Мой папа был так возмущен, что меня не записали, что пошел в райком партии и устроил там колоссальный скандал. Он стучал кулаком и говорил, что кровь за родину он мог проливать, но недостаточно хорош, чтоб его дочь приняли в английскую школу! Он задал им такого перепугу, что приняли не только меня, но и Борю Боярышникова. Мама всегда шутила, что Ваня очень амбициозен, хочет самого лучшего для своих детей, и поэтому устроил этот скандал.
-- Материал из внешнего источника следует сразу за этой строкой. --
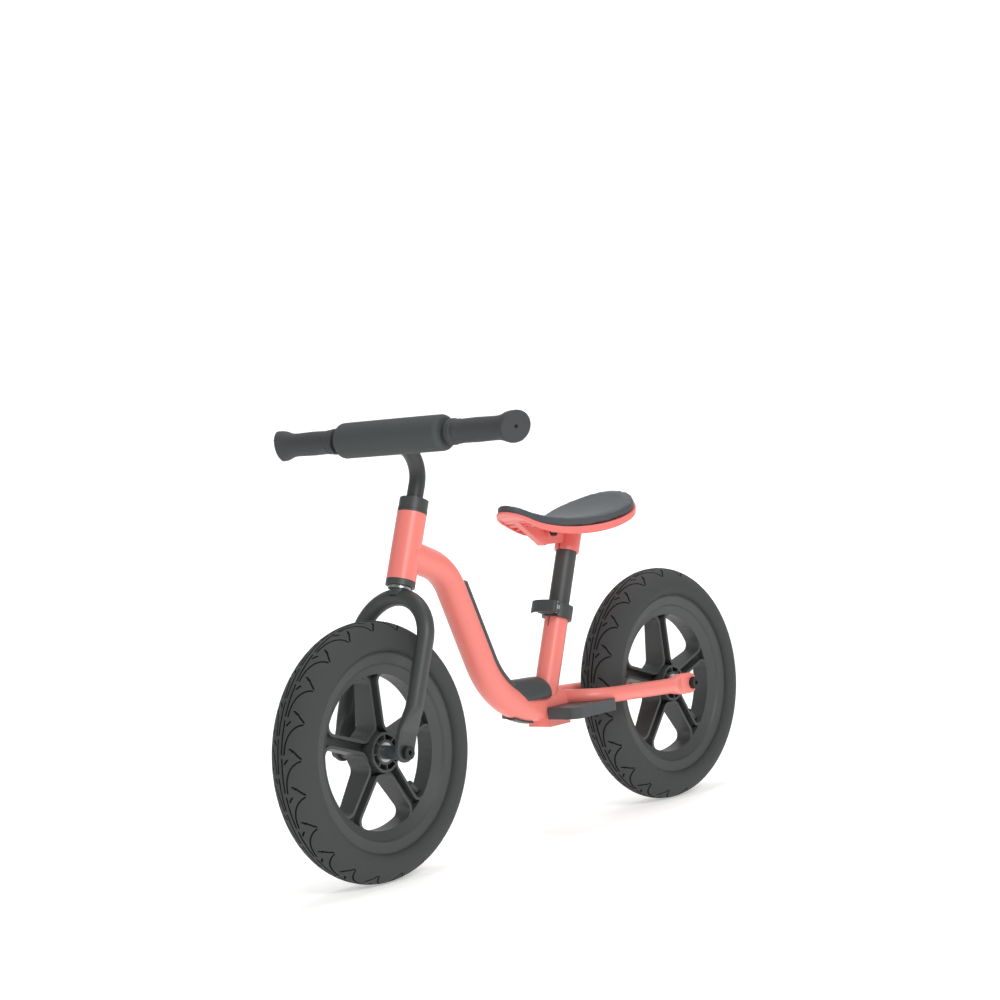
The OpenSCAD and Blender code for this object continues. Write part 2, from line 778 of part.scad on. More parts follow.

С приемом в школу был ещё некий переполох. Я должна была пройти некое вступительное собеседование в конце лета: перед началом занятий меня как бы освидетельствовали на грамотность. Я приехала на него из Москвы, от бабушки. Мне было велено выучить стихи. Для этой цели было выбрано стихотворение Джанни Родари «Чем пахнут ремесла», которое мною было с выражением прочитано. Комиссия явно была под впечатлением и меня спросили: «Какие ещё стихи, девочка, ты знаешь?» Я сказала:
— Я люблю Пушкина.
— Ну, прочти.
Я стала читать посвящение к Руслану и Людмиле:
«Для вас, души моей царицы,
Красавицы, для вас одних
Времен минувших небылицы,
В часы досугов золотых,
Под шепот старины болтливой,
Рукою верной я писал;
Примите ж вы мой труд игривый!
Ничьих не требуя похвал,
Счастлив уж я надеждой сладкой,
Что дева с трепетом любви
Посмотрит, может быть, украдкой
На песни грешные мои».
Они тоже решили, что это вирши абсолютно грешные, неприличные — там есть слова «любовь», «игривый», «дева». С родителями была проведена беседа, что их дочь читает непристойные стихи.